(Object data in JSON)

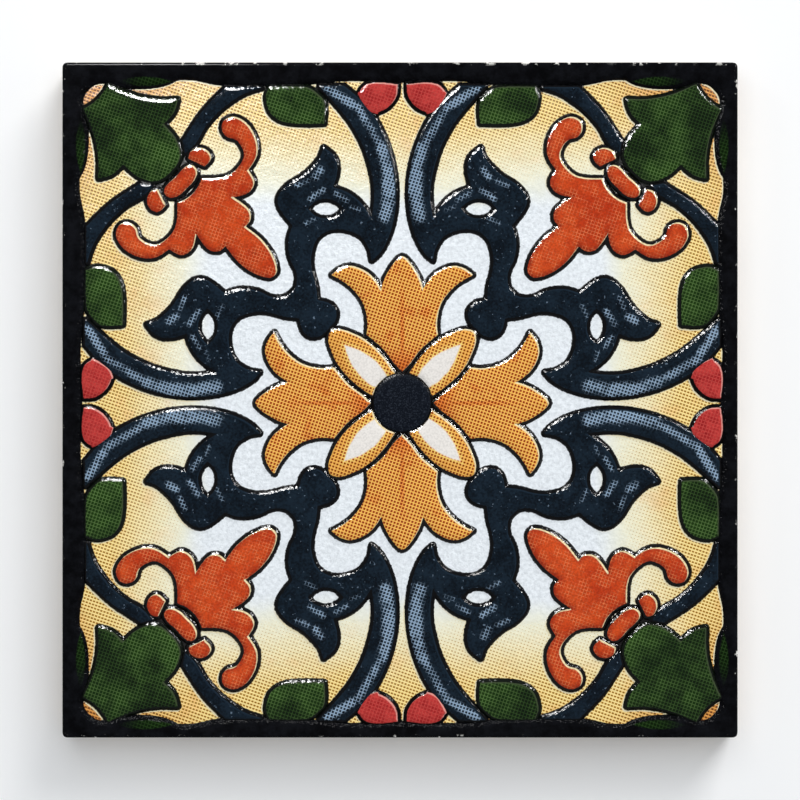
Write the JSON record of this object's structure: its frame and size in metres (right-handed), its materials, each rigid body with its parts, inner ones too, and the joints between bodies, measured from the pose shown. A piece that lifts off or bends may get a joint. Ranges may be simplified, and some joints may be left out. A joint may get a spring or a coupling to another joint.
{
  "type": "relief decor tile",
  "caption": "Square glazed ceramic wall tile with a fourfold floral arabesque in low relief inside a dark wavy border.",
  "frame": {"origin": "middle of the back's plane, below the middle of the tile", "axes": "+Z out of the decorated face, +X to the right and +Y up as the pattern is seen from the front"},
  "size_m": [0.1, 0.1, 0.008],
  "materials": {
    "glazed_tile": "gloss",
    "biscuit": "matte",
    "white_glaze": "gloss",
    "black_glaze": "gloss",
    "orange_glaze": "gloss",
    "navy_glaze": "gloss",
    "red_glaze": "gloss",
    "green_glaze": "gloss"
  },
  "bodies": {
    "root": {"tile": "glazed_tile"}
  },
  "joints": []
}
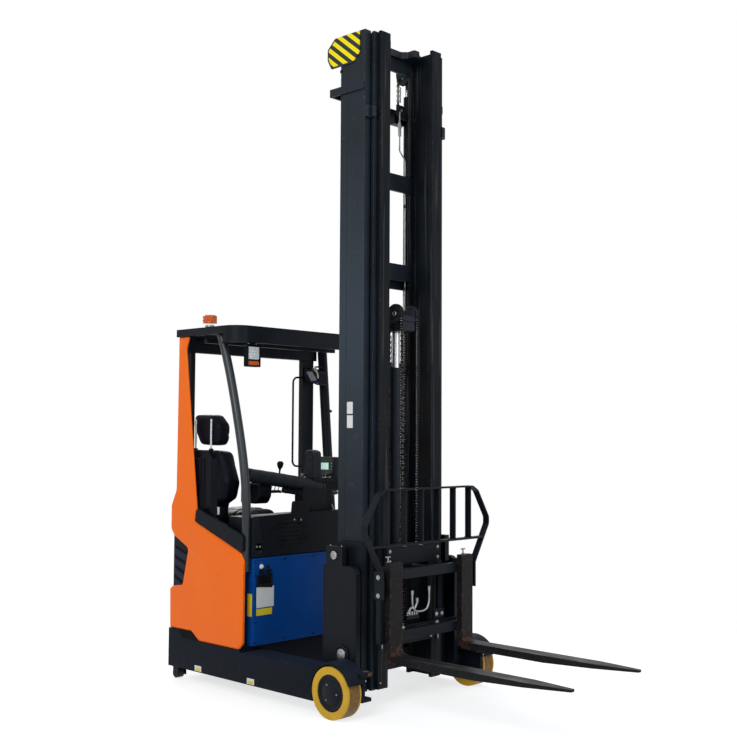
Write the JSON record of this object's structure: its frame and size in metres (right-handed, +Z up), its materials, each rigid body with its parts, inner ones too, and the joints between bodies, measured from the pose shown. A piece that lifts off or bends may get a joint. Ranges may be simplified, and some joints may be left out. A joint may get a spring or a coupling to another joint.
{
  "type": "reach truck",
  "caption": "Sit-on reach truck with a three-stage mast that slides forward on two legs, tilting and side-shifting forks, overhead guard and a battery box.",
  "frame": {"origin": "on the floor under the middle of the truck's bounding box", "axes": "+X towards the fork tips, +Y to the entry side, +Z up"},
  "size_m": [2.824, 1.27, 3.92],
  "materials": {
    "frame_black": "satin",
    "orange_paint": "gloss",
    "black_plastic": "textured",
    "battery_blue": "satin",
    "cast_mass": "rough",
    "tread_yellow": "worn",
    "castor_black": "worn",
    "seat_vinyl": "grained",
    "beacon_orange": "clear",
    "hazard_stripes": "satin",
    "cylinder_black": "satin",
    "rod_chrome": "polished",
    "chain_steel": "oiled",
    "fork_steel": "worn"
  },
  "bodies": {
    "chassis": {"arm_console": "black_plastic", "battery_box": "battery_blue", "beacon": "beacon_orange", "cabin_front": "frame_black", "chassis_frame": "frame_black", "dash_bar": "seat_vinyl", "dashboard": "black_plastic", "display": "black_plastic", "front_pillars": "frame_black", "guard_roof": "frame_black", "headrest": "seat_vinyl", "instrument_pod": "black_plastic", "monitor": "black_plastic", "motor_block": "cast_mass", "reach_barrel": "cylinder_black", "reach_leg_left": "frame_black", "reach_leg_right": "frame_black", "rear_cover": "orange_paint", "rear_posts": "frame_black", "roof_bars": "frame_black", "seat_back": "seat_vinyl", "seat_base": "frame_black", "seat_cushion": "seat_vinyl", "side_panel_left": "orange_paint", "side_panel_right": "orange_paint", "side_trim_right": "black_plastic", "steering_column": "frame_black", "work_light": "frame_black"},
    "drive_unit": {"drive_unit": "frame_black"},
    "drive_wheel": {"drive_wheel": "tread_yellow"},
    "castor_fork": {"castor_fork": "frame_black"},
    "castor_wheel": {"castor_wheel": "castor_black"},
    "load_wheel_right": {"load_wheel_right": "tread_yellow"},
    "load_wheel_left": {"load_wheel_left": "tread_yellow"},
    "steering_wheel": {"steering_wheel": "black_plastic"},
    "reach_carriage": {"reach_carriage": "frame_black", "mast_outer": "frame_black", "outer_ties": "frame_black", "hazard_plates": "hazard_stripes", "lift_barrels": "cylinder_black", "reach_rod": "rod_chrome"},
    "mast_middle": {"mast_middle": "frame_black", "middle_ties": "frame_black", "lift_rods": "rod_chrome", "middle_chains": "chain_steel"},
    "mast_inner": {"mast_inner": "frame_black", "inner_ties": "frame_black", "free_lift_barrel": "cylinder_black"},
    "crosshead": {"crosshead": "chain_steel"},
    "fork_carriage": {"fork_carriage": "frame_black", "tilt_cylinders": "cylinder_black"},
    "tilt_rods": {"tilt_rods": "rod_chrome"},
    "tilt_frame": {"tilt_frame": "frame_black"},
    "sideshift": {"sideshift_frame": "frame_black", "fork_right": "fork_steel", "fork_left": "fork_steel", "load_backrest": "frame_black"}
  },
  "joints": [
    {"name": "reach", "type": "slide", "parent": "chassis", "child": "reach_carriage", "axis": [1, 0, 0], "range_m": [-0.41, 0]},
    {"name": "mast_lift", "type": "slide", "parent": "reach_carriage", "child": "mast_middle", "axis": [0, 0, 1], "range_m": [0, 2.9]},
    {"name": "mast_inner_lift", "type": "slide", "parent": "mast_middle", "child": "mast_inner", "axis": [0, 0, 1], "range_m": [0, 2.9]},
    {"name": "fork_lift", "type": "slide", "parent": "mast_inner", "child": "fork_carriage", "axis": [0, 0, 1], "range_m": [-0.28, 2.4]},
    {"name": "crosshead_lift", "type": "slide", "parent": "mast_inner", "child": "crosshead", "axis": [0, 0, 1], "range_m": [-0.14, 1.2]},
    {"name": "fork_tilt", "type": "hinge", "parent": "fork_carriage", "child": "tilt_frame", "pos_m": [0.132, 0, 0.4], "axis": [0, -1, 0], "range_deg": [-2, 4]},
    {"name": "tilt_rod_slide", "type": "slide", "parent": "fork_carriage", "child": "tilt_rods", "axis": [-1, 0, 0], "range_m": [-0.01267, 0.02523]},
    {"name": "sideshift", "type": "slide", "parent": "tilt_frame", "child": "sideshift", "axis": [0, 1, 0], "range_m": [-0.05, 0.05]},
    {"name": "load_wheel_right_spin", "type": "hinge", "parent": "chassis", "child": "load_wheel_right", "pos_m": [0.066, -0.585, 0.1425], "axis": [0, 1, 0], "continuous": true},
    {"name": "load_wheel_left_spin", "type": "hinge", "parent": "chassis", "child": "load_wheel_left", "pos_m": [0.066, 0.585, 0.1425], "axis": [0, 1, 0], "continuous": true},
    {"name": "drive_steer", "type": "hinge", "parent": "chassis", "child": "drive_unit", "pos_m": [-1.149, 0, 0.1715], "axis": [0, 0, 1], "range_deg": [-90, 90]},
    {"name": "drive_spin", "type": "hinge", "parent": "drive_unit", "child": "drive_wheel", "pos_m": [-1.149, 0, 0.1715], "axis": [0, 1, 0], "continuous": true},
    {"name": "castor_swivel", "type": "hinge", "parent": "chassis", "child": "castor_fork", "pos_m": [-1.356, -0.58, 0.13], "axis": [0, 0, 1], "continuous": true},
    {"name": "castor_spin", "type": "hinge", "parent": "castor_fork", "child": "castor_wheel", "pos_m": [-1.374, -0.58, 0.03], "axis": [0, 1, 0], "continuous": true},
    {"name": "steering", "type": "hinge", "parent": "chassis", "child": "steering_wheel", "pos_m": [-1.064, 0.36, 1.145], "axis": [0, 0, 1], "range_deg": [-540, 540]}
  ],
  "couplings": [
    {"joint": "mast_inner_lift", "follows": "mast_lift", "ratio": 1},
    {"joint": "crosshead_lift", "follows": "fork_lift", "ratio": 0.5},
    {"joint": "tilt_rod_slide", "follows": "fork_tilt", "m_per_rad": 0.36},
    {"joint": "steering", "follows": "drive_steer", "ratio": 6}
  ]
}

◆ Written task: Give back the whole listing, word for word.

◆ Exercise answer:
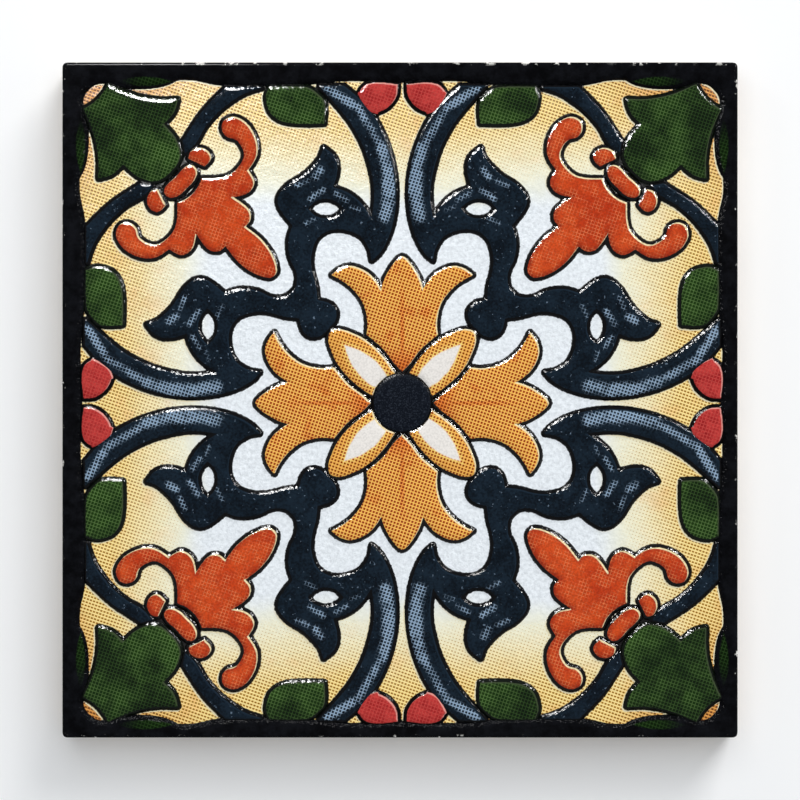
Write the JSON record of this object's structure: its frame and size in metres (right-handed), its materials, each rigid body with its parts, inner ones too, and the joints between bodies, measured from the pose shown. A piece that lifts off or bends may get a joint. Ranges may be simplified, and some joints may be left out. A joint may get a spring or a coupling to another joint.
{
  "type": "relief decor tile",
  "caption": "Square glazed ceramic wall tile with a fourfold floral arabesque in low relief inside a dark wavy border.",
  "frame": {"origin": "middle of the back's plane, below the middle of the tile", "axes": "+Z out of the decorated face, +X to the right and +Y up as the pattern is seen from the front"},
  "size_m": [0.1, 0.1, 0.008],
  "materials": {
    "glazed_tile": "gloss",
    "biscuit": "matte",
    "white_glaze": "gloss",
    "black_glaze": "gloss",
    "orange_glaze": "gloss",
    "navy_glaze": "gloss",
    "red_glaze": "gloss",
    "green_glaze": "gloss"
  },
  "bodies": {
    "root": {"tile": "glazed_tile"}
  },
  "joints": []
}
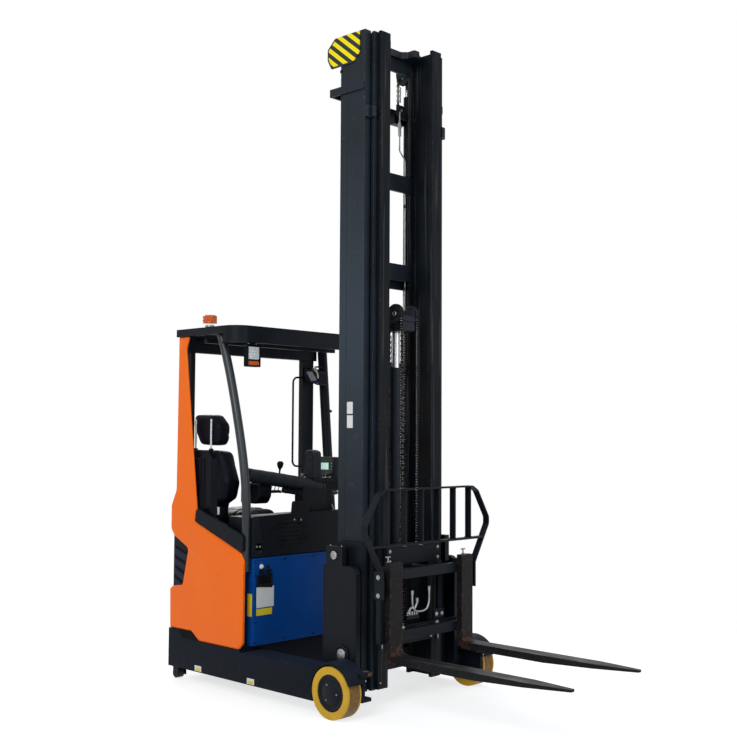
Write the JSON record of this object's structure: its frame and size in metres (right-handed, +Z up), its materials, each rigid body with its parts, inner ones too, and the joints between bodies, measured from the pose shown. A piece that lifts off or bends may get a joint. Ranges may be simplified, and some joints may be left out. A joint may get a spring or a coupling to another joint.
{
  "type": "reach truck",
  "caption": "Sit-on reach truck with a three-stage mast that slides forward on two legs, tilting and side-shifting forks, overhead guard and a battery box.",
  "frame": {"origin": "on the floor under the middle of the truck's bounding box", "axes": "+X towards the fork tips, +Y to the entry side, +Z up"},
  "size_m": [2.824, 1.27, 3.92],
  "materials": {
    "frame_black": "satin",
    "orange_paint": "gloss",
    "black_plastic": "textured",
    "battery_blue": "satin",
    "cast_mass": "rough",
    "tread_yellow": "worn",
    "castor_black": "worn",
    "seat_vinyl": "grained",
    "beacon_orange": "clear",
    "hazard_stripes": "satin",
    "cylinder_black": "satin",
    "rod_chrome": "polished",
    "chain_steel": "oiled",
    "fork_steel": "worn"
  },
  "bodies": {
    "chassis": {"arm_console": "black_plastic", "battery_box": "battery_blue", "beacon": "beacon_orange", "cabin_front": "frame_black", "chassis_frame": "frame_black", "dash_bar": "seat_vinyl", "dashboard": "black_plastic", "display": "black_plastic", "front_pillars": "frame_black", "guard_roof": "frame_black", "headrest": "seat_vinyl", "instrument_pod": "black_plastic", "monitor": "black_plastic", "motor_block": "cast_mass", "reach_barrel": "cylinder_black", "reach_leg_left": "frame_black", "reach_leg_right": "frame_black", "rear_cover": "orange_paint", "rear_posts": "frame_black", "roof_bars": "frame_black", "seat_back": "seat_vinyl", "seat_base": "frame_black", "seat_cushion": "seat_vinyl", "side_panel_left": "orange_paint", "side_panel_right": "orange_paint", "side_trim_right": "black_plastic", "steering_column": "frame_black", "work_light": "frame_black"},
    "drive_unit": {"drive_unit": "frame_black"},
    "drive_wheel": {"drive_wheel": "tread_yellow"},
    "castor_fork": {"castor_fork": "frame_black"},
    "castor_wheel": {"castor_wheel": "castor_black"},
    "load_wheel_right": {"load_wheel_right": "tread_yellow"},
    "load_wheel_left": {"load_wheel_left": "tread_yellow"},
    "steering_wheel": {"steering_wheel": "black_plastic"},
    "reach_carriage": {"reach_carriage": "frame_black", "mast_outer": "frame_black", "outer_ties": "frame_black", "hazard_plates": "hazard_stripes", "lift_barrels": "cylinder_black", "reach_rod": "rod_chrome"},
    "mast_middle": {"mast_middle": "frame_black", "middle_ties": "frame_black", "lift_rods": "rod_chrome", "middle_chains": "chain_steel"},
    "mast_inner": {"mast_inner": "frame_black", "inner_ties": "frame_black", "free_lift_barrel": "cylinder_black"},
    "crosshead": {"crosshead": "chain_steel"},
    "fork_carriage": {"fork_carriage": "frame_black", "tilt_cylinders": "cylinder_black"},
    "tilt_rods": {"tilt_rods": "rod_chrome"},
    "tilt_frame": {"tilt_frame": "frame_black"},
    "sideshift": {"sideshift_frame": "frame_black", "fork_right": "fork_steel", "fork_left": "fork_steel", "load_backrest": "frame_black"}
  },
  "joints": [
    {"name": "reach", "type": "slide", "parent": "chassis", "child": "reach_carriage", "axis": [1, 0, 0], "range_m": [-0.41, 0]},
    {"name": "mast_lift", "type": "slide", "parent": "reach_carriage", "child": "mast_middle", "axis": [0, 0, 1], "range_m": [0, 2.9]},
    {"name": "mast_inner_lift", "type": "slide", "parent": "mast_middle", "child": "mast_inner", "axis": [0, 0, 1], "range_m": [0, 2.9]},
    {"name": "fork_lift", "type": "slide", "parent": "mast_inner", "child": "fork_carriage", "axis": [0, 0, 1], "range_m": [-0.28, 2.4]},
    {"name": "crosshead_lift", "type": "slide", "parent": "mast_inner", "child": "crosshead", "axis": [0, 0, 1], "range_m": [-0.14, 1.2]},
    {"name": "fork_tilt", "type": "hinge", "parent": "fork_carriage", "child": "tilt_frame", "pos_m": [0.132, 0, 0.4], "axis": [0, -1, 0], "range_deg": [-2, 4]},
    {"name": "tilt_rod_slide", "type": "slide", "parent": "fork_carriage", "child": "tilt_rods", "axis": [-1, 0, 0], "range_m": [-0.01267, 0.02523]},
    {"name": "sideshift", "type": "slide", "parent": "tilt_frame", "child": "sideshift", "axis": [0, 1, 0], "range_m": [-0.05, 0.05]},
    {"name": "load_wheel_right_spin", "type": "hinge", "parent": "chassis", "child": "load_wheel_right", "pos_m": [0.066, -0.585, 0.1425], "axis": [0, 1, 0], "continuous": true},
    {"name": "load_wheel_left_spin", "type": "hinge", "parent": "chassis", "child": "load_wheel_left", "pos_m": [0.066, 0.585, 0.1425], "axis": [0, 1, 0], "continuous": true},
    {"name": "drive_steer", "type": "hinge", "parent": "chassis", "child": "drive_unit", "pos_m": [-1.149, 0, 0.1715], "axis": [0, 0, 1], "range_deg": [-90, 90]},
    {"name": "drive_spin", "type": "hinge", "parent": "drive_unit", "child": "drive_wheel", "pos_m": [-1.149, 0, 0.1715], "axis": [0, 1, 0], "continuous": true},
    {"name": "castor_swivel", "type": "hinge", "parent": "chassis", "child": "castor_fork", "pos_m": [-1.356, -0.58, 0.13], "axis": [0, 0, 1], "continuous": true},
    {"name": "castor_spin", "type": "hinge", "parent": "castor_fork", "child": "castor_wheel", "pos_m": [-1.374, -0.58, 0.03], "axis": [0, 1, 0], "continuous": true},
    {"name": "steering", "type": "hinge", "parent": "chassis", "child": "steering_wheel", "pos_m": [-1.064, 0.36, 1.145], "axis": [0, 0, 1], "range_deg": [-540, 540]}
  ],
  "couplings": [
    {"joint": "mast_inner_lift", "follows": "mast_lift", "ratio": 1},
    {"joint": "crosshead_lift", "follows": "fork_lift", "ratio": 0.5},
    {"joint": "tilt_rod_slide", "follows": "fork_tilt", "m_per_rad": 0.36},
    {"joint": "steering", "follows": "drive_steer", "ratio": 6}
  ]
}